The construction industry has begun the year on a weak footing, with activity shrinking again in bad news for the broader economy.
The Performance of Construction Index slumped 0.5 points to 46.3 in January, remaining below the 50-point level separating expansion from contraction.
Ai Group head of public policy Peter Burn said the sector had become increasingly dependent on robust residential construction and, in particular, apartment building in recent months.
But apartment activity dropped dramatically in January, and new orders declined across all four construction sub-sectors, the Australian Industry Group and Housing Industry Association results show.
“(This) suggests that construction may not play the leading role in rebalancing the broader economy that it played in 2015,” Mr Burn said.
Apartment building returned to negative territory after six months of expansion but commercial construction was the weakest sub-sector in the month, contracting at the sharpest rate since July 2013.
Meanwhile, engineering construction also remained subdued while house building recorded a second month of growth.

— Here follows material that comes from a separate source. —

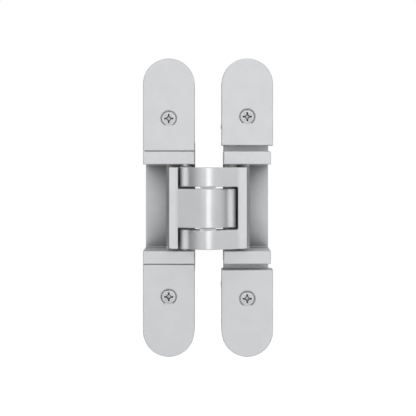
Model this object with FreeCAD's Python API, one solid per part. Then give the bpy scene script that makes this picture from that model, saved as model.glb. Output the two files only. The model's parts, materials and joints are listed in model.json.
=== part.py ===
# Concealed three-way adjustable door hinge, shown open at 180 degrees.
# The frame body is on the right, the leaf body on the left, and two interlaced arms bridge them.
# X runs from the leaf body to the frame body, Y from the viewer into the mortises, Z is up.
import FreeCAD, Part
import math
import os

os.makedirs("parts", exist_ok=True)

# Bodies, as let into a frame and a door leaf
plate_length = 160.0
body_width = 27.6
open_gap = 14.5
cover_thickness = 2.5
flange_depth = 12.5
back_thickness = 2.0
edge_bevel = 0.45
edge_radius = 0.5
joint_gap = 0.3

# Three adjustments, each from its middle position
height_travel = 3.0
compression_travel = 1.0
side_travel = 3.0
height_clearance = 0.2
compression_clearance = 0.15
side_clearance = 0.3

# Carriages: a floor with an upper and a lower block
pocket_half_height = 23.2
block_height = 7.0
floor_depth = 26.0
floor_thickness = 2.2
floor_fillet = 0.8

# Arms in plan, with the hinge open
centre_forward = 4.0
pivot_x = 12.4
pivot_depth = 8.0
slide_pin_x = 20.0
slide_pin_depth = 14.0
closed_gap = 4.0
hump_reach = 8.6
hump_radius = 11.0
hollow_radius = 2.5
shoulder_forward = 5.7
finger_end_x = 14.9
finger_end_radius = 2.7
bar_forward = 6.6
bar_flat_x = 17.7
bar_blend_radius = 6.0
finger_root_x = 8.4
web_back_depth = 1.5
bar_inner_x = 15.9
bar_bevel_x = 20.5
bar_outer_x = 22.6
bar_bevel_depth = 4.0
leg_inner_x = 17.2
leg_step = 1.0
pivot_boss_radius = 4.2
slide_boss_radius = 3.0

# Arms in height
arm_end_gap = 1.6
tongue_half_height = 10.25
washer_gap = 1.15
window_corner_radius = 0.9
arm_edge_radius = 0.4
foot_slope_width = 4.0
foot_slope_rise = 1.4

# Pins, bushes and washers
pin_radius = 2.4
bush_wall = 0.6
bush_flange_radius = 3.6
bush_flange_height = 0.9
bush_flange_bevel = 0.6
centre_pin_radius = 2.7
centre_washer_radius = 4.1
centre_washer_bevel = 0.3
centre_washer_set_back = 1.0
slide_pin_radius = 1.8
slide_bush_radius = 2.8
slide_slot_floor = 1.8
pin_seat_floor = 1.4
running_clearance = 0.05
slot_clearance = 0.2
face_clearance = 0.1

# Fixing holes in the end flanges, two at each end
fixing_end_distance = 9.0
fixing_spacing = 12.0
fixing_hole_radius = 2.75
fixing_head_radius = 5.2

# Cover screws, one to each cover, beyond the adjusting screw on the same side
leaf_cover_screw_spacing = 13.2
frame_cover_screw_spacing = 9.8
cover_screw_head_radius = 3.75
cover_screw_shank_radius = 2.0
cover_screw_length = 9.5
cover_screw_sink = 0.35
cover_window_radius = 4.15
cover_window_flat = 3.4
cross_recess_span = 4.6
cross_recess_width = 1.0
cross_recess_depth = 1.3
cross_core_width = 2.4
cross_core_depth = 1.7
cross_core_tip = 0.6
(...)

HIA economist Diwa Hopkins tipped new home construction and apartments, in particular, to pull back from the record levels experienced in 2015.
Ms Hopkins said conditions in commercial and engineering construction look set to remain sluggish in the coming months in an environment of softening residential building activity.
“We need to see evidence of a recovery in non-residential construction but as yet, the Australian PCI suggests that the weakness of 2015 will persist into early 2016.”